The two newspapers that are most aggressively pushing the anti-Russia campaign, the New York Times and the Washington Post, published editorials appealing to congressional Republicans to take action against the president. The two editorials advanced identical arguments that Congress—and in particular the Republican leadership—should be spurred to action by the declaration by Michael Cohen, in the course of pleading guilty to two felony counts of violating campaign finance laws, that he had committed the crimes at the direction of Trump.

Under the headline, “It’s your move, Congress,” the Post argued that “if there is evidence of misconduct by the president, it must be disclosed to Congress and to the public…

“Congress also has the obligation to obtain this evidence, and gather its own. If congressional Republicans will not set aside partisan loyalties and start digging, voters will have reason to replace them in November.”

Under the headline, “Congress Do Your Job,” the Times called for congressional Republican leaders to stop blocking legislation that would protect the Mueller investigation from White House interference. The editorial concluded, “Republican lawmakers need to buck up, remind themselves of their constitutional responsibilities and erect some basic guardrails to ensure that — in a fit of rage, panic or mere pique — this president does not wake up one morning and decide to drive American democracy off a cliff.”

Both Trump and his opponents seek to keep their raging conflict entirely within the boundaries of the official political system, where it can be controlled and manipulated by the corporate ruling elite.

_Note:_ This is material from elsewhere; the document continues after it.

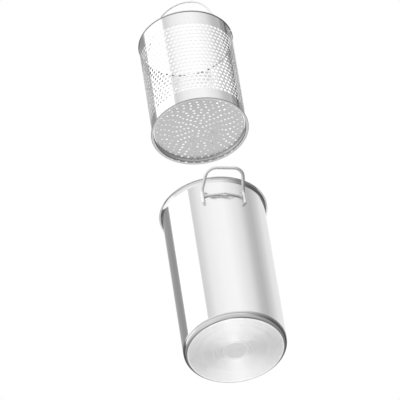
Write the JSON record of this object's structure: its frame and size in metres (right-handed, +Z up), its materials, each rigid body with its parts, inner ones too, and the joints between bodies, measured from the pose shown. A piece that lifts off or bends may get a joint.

The issues in the conflict revolve around foreign policy, particularly in relation to the policy of confronting Russia, both in Syria and Eastern Europe, adopted in the second term of the Obama administration.

The biggest fear of the Democratic Party is that the mounting political crisis in Washington will create the conditions in which an entirely different social force, the working class, will intervene and assert its own independent interests.